Design/methodology/approach
Using unique data on court rulings and compensations, the authors analyze a sample of 324 squeeze-outs of publicly listed companies from 2002 to 2011 to carry out the first detailed analysis of the squeeze-out procedure and the post-deal litigation. The authors employ the event study methodology to assess the stock market reaction around the announcement of the squeeze-out.
Findings
Large firms with foreign large shareholders are the most likely to be delisted. Positive stock price performance increases the likelihood of a squeeze-out, but operating performance has the opposite effect. Stock prices react positively to squeeze-out announcements, in particular when the squeeze-out does not follow a previous takeover offer. Post-deal litigation is widespread: nearly all squeeze-outs are legally challenged by minority shareholders. Additional cash compensation is larger in appraisal procedures, but actions of avoidance are completed in less time. Overall, the evidence suggests that starting post-deal litigation by challenging the cash compensation offered in a squeeze-out delivers high returns for minority investors.

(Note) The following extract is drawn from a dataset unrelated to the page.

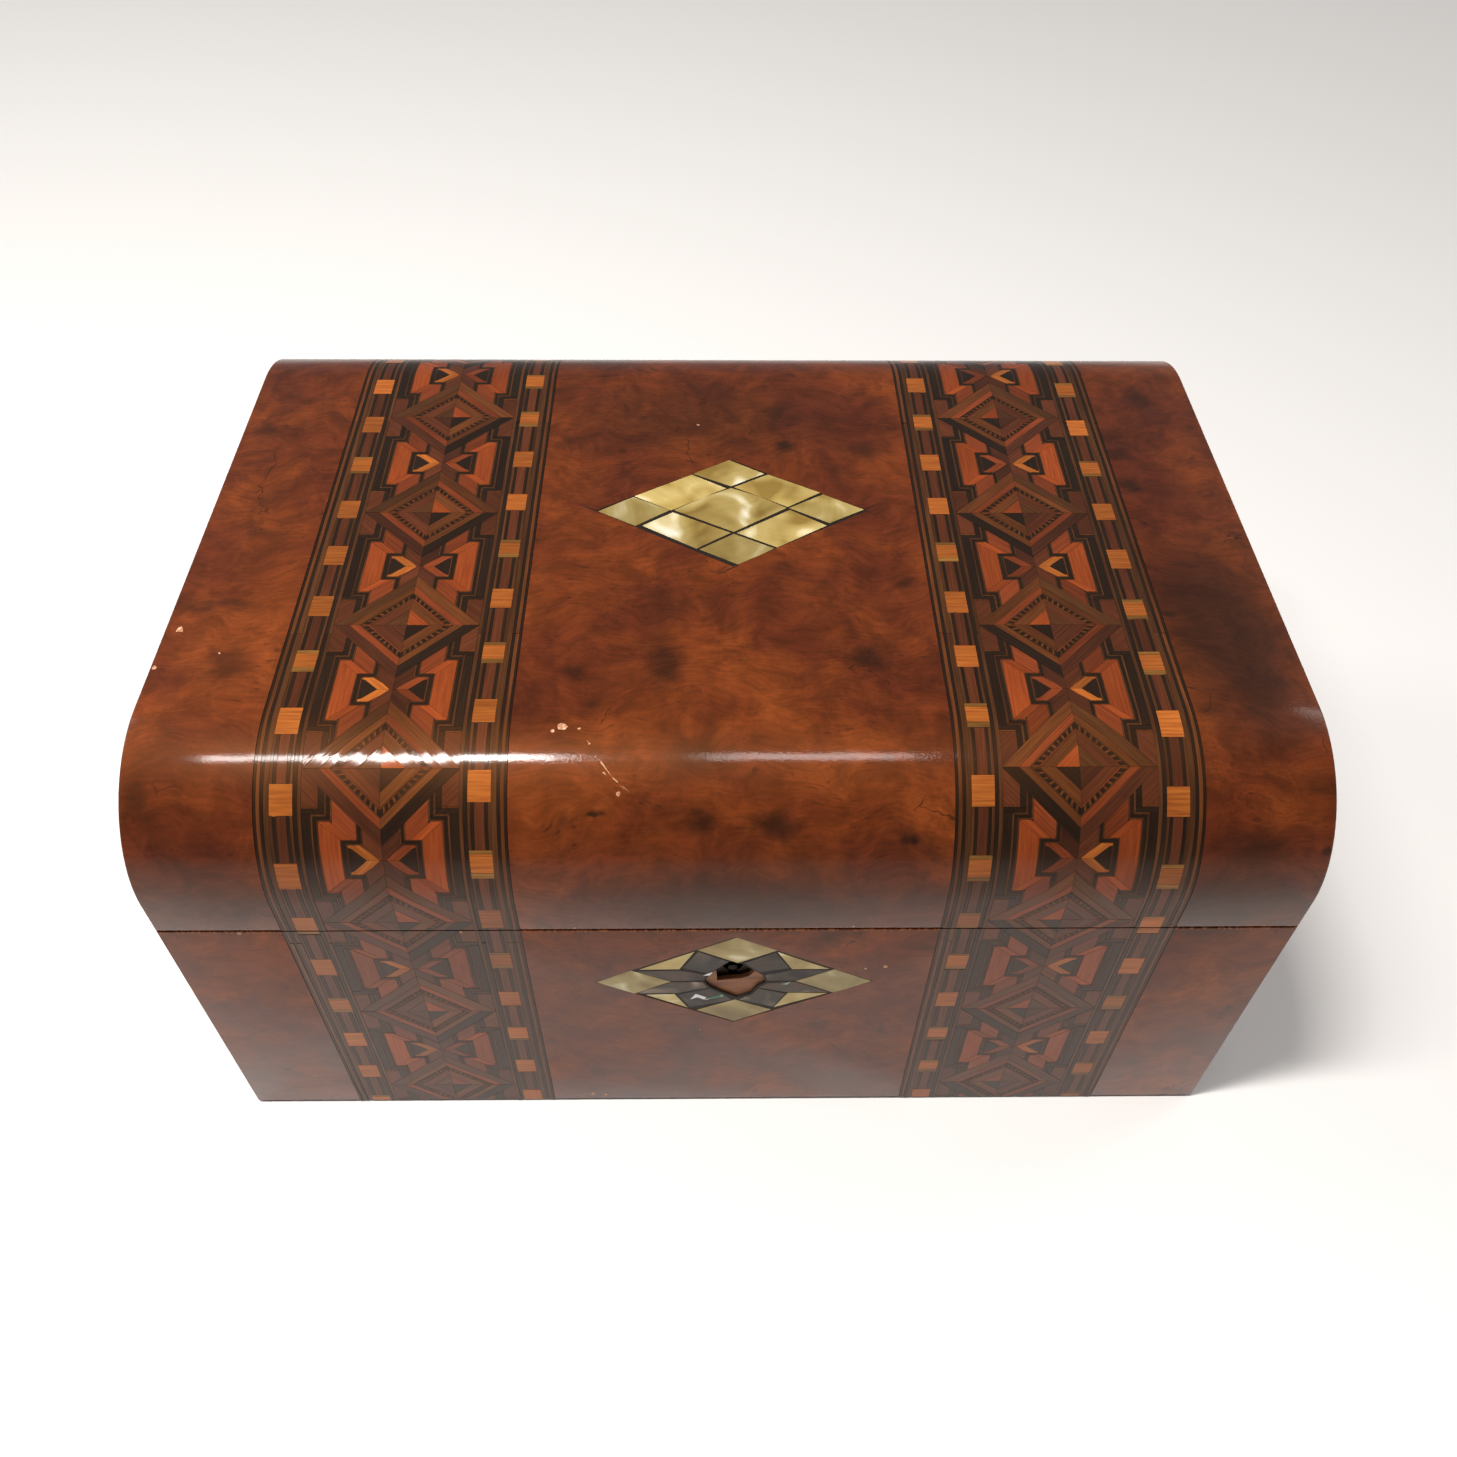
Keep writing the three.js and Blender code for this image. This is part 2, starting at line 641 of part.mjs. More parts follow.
for (const [label, side] of SIDES) {
  const wallX = span(side, trayInnerX, trayX);
  const dividerX = span(side, CROSS_DIVIDER_X, CROSS_DIVIDER_X + TRAY.divider);
  add(tray, `tray_${label}`, block(wallX, [-trayInnerY + GLUE, trayInnerY - GLUE], trayZ), trayWood);
  add(tray, `tray_divider_${label}`, block(
    dividerX,
    [-trayInnerY + GLUE, LONG_DIVIDER_Y - GLUE],
    dividerZ,
  ), trayWood);
}

export default box;
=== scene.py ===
import math
import random

import bmesh
import bpy
from mathutils import Matrix, Vector


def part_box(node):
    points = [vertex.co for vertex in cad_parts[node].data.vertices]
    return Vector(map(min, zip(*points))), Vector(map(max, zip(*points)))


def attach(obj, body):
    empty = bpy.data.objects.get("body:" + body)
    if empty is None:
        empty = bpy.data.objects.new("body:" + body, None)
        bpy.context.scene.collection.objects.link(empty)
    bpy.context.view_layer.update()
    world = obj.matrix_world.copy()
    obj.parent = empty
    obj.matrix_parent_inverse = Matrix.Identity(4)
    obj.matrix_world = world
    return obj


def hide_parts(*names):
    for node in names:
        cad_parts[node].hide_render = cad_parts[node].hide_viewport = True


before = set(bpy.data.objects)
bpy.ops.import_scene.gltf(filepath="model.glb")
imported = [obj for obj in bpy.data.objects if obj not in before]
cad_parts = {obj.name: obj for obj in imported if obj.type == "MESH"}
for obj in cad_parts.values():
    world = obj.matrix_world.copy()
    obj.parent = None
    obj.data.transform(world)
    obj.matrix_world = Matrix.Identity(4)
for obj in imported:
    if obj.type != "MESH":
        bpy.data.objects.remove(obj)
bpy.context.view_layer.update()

# A keyed keepsake box: plain boards under burr walnut veneer, two bands of parquetry that
# run up the front and over the round-shouldered lid, pearl let into the lid and round the
# keyhole, and a lined inside with a lift-out tray. Metres throughout; mm() reads millimetres.


def mm(value):
    return value * 0.001


# ---------------------------------------------------------------------------------------
# The view: a plain pale floor, three ceiling lamps that the polished shoulder mirrors, two
# side lamps, and a camera above the front edge, looking down on the lid at nearly 49 degrees.

CAMERA_TARGET = Vector((mm(0.95), mm(-1.96), mm(56)))
CAMERA_DISTANCE = mm(407.4)
CAMERA_AZIMUTH = math.radians(-1.2994)
CAMERA_ELEVATION = math.radians(48.8404)
CAMERA_ROLL = math.radians(0.8767)
LENS = 31.59  # focal length in millimetres
SENSOR = 36  # width in millimetres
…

Research limitations/implications
The lack of data concerning the identity of minority shareholders in firms undergoing a squeeze-out does not allow a proper investigation of the incentives of the different types of investors.
Practical implications
The paper provides evidence about the incentives of the different players in a squeeze-out offer. The findings of the paper could be helpful in assessing the impact of the squeeze-out rule. The results also contribute to the understanding of minority investors’ incentives to start post-deal litigation.
Originality/value
This paper provides new evidence about post-deal litigation, in particular how investors use the procedures that the system provides them to protect themselves against controlling shareholders. The paper examines all the phases of the squeeze-out procedure and challenges.